Insurers calculate their MLR by dividing total expenditures on clinical services and quality improvement by total premium revenue, after subtracting deductions like federal and state taxes and licensing fees. This calculation is based on a three-year rolling average of an insurer’s performance, not on a single year’s data. Rebates are distributed by September 30th of the year following the end of the MLR reporting year.
Employers with fully insured group health plans may receive an MLR rebate from their health insurance carrier. The insurer determines the total rebate amount for a specific group policy based on aggregate market data within a state, not on an individual employer’s claims experience. The insurer sends a notice to the policyholder, generally the employer, by August 1st, indicating if a rebate is due.
Rebates are issued to the policyholder, typically the employer, as a premium credit or a lump-sum payment. Most group plan rebates are lump-sum. This initial rebate is the total amount received by the employer before any allocation to employees. Employers with self-funded plans are exempt from MLR requirements because they assume the financial risk for claims directly.
When an employer receives an MLR rebate, a step involves determining the portion that constitutes “plan assets” under the Employee Retirement Income Security Act (ERISA), especially if employees contribute to premiums. If employees pay any portion of the premium, that portion of the rebate is a plan asset and must be used for the benefit of those plan participants. If the employer paid 100% of premiums, the entire rebate may be retained by the employer.
To calculate the employee portion, first, determine the total premium contributions made by employees for the health plan during the rebate period. This includes payroll deductions, COBRA premiums, and premiums paid during FMLA-protected leave. Next, identify the total premium contributions made by the employer for the same period. Calculate the percentage of total premiums contributed by employees.

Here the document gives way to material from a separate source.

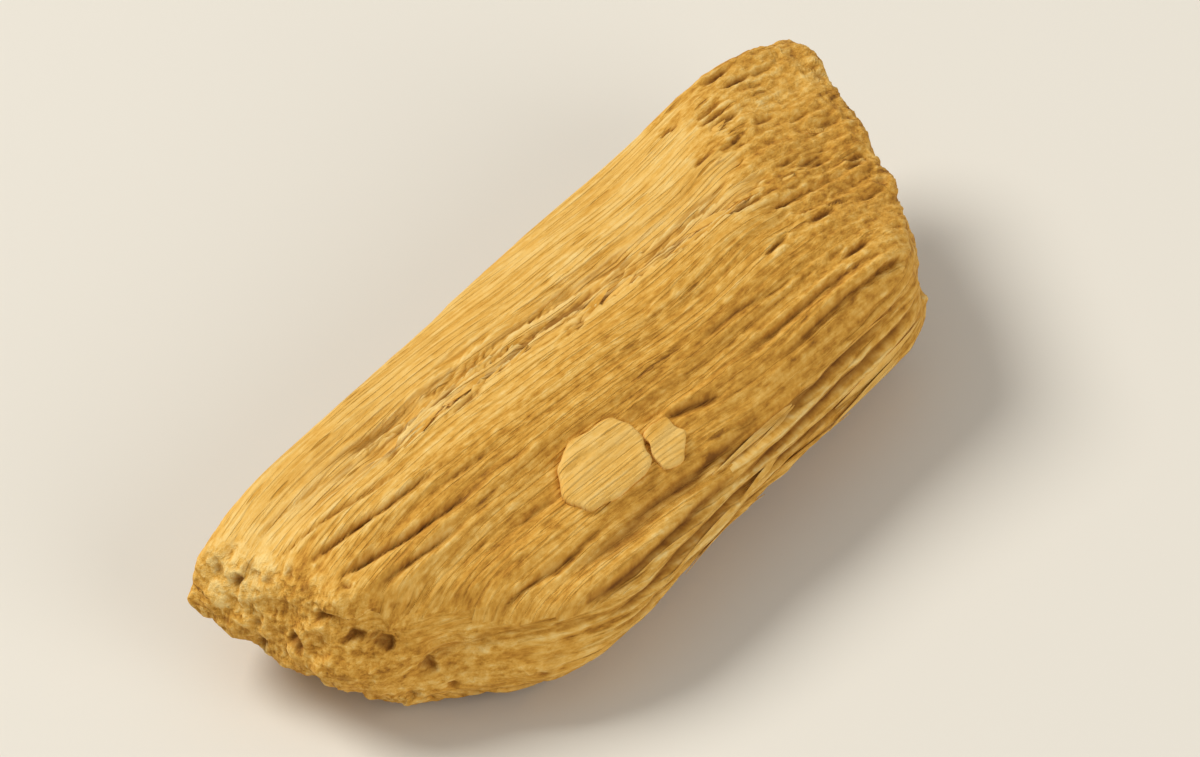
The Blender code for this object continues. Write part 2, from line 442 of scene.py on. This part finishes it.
def reliefAt(spot, facing, broad):  # broad is the way the plain form faces here
    around = max(0.01, math.hypot(broad.y, broad.z))
    up = ease(*facingRanges["top"], broad.z / around)
    down = ease(*facingRanges["under"], -broad.z / around)
    near = ease(*facingRanges["near"], -broad.y / around)
    raggedLevel = strandAt(fibrePlace(spot), *tornBorder["strand"], patternShift["tornBorder"])[0]
    torn = ease(*facingRanges["torn"], abs(broad.x) + tornBorder["ragged"] * raggedLevel)
    slopeStart = slopeForm["start"] + slopeForm["slant"] * spot.y + slopeForm["ragged"] * raggedLevel
    slope = up * ease(slopeStart, slopeStart + slopeForm["blend"], spot.x)

    line = lineAt(crest["points"], spot.x) + crest["stray"] * wobble(spot.x, crest["strayTurn"], 5.0)
    strong = ease(*crest["patches"], wobble(spot.x, crest["patchTurn"], 11.0))
    alongCrest = (up - slope) * ease(*crest["onset"], spot.x) * mix(crest["weakest"], 1.0, strong)
    frayed = alongCrest * bell(spot.y - line, crest["width"])
    edge = lineAt(ridge["points"], spot.x) + ridge["stray"] * wobble(spot.x, ridge["strayTurn"], 2.0)
    strip = (up - slope) * ease(edge - ridge["blend"], edge + ridge["blend"], spot.y)
    main = up - slope - strip
    regions = (strip * (1.0 - frayed), main * (1.0 - frayed), 1.0 - up, slope, frayed)

    parts = [(share, grainAt(place, regions)) for share, place in fibreViews(spot, broad)]
    height, tone, groove = (sum(share * values[number] for share, values in parts) for number in range(3))
    crack = up * cutAt(cracks, spot.x, spot.y, 1.0)
    gap = near * cutAt(sideGrooves, spot.x, spot.z, 5.0)
    drop, dark = crestAt(spot, line, alongCrest)
    height += crest["lip"] * frayed - crack - gap - drop
    groove = max(groove, crack / darkDepth["crack"], gap / darkDepth["sideGroove"], dark)

    move = facing * height
    if torn > 0.0:
        endMove, endShade, hole = endAt(spot, facing)
        move = move.lerp(endMove, torn)
        tone = mix(tone, endShade, torn)
        groove = mix(groove, crumble["pitDark"] * hole, torn)
    pit = pitDepth(spot)
    move -= facing * pit
    groove = max(groove, pit / darkDepth["pit"])

    offX = (spot.x - foot["middle"][0]) / foot["halfSize"][0]
    offY = (spot.y - foot["middle"][1]) / foot["halfSize"][1]
    flat = down * (1.0 - ease(*foot["blend"], math.hypot(offX, offY)))
    # the smooth strip's paler colour, partly painted light, is weaker near the crest
    before, behind, least = crest["ridgeTone"]
    smooth = strip * mix(least, 1.0, ease(line + before, line + behind, spot.y))
    return move * (1.0 - flat), min(1.0, groove), tone, max(torn, slopeForm["crumbs"] * slope), smooth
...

Apply this employee contribution percentage to the total MLR rebate received by the employer to determine the “employee portion.” For example, if employees contributed 25% of total premiums for the year, then 25% of the MLR rebate would be a plan asset. After determining the total employee portion, employers have discretion in how to divide this amount among individual employees, provided the method is reasonable, fair, and objective. This division can be done by allocating the rebate evenly among all current plan participants, or proportionally based on each employee’s premium contributions, such as single versus family rates.
Once individual employee rebate amounts are calculated, employers must distribute these funds within 90 days of receipt to comply with ERISA rules. Failure to distribute within this timeframe may require the employer to establish a trust to hold the plan assets. Employers have several permissible methods for distributing rebates to employees. They can issue direct cash payments, apply the rebate as a credit towards future health insurance premiums, or use the funds to enhance existing health benefits.
When distributing rebates, employers have discretion to include current participants, or current and former participants, including COBRA beneficiaries. However, if the administrative cost of distributing small amounts to former employees outweighs the benefit, employers may allocate those amounts to current employees. Insurers send notices to policyholders and enrollees when a rebate is issued, but employers are not required to send a separate notice, though doing so can proactively address employee questions.
The tax implications for employees receiving MLR rebates depend on how their premiums were originally paid. If employees paid their health insurance premiums with pre-tax dollars, such as through a Section 125 cafeteria plan, the rebate received is taxable income to the employee. This amount must be reported on the employee’s Form W-2 and is subject to federal income and employment taxes. If the rebate is applied as a reduction in future pre-tax premiums, the employee’s taxable salary effectively increases by that amount. Conversely, if employees paid premiums with after-tax dollars, the MLR rebate is not taxable income to the employee, as it is viewed as an adjustment to the purchase price of the insurance. This holds true whether the rebate is received as a cash payment or a reduction in future premiums.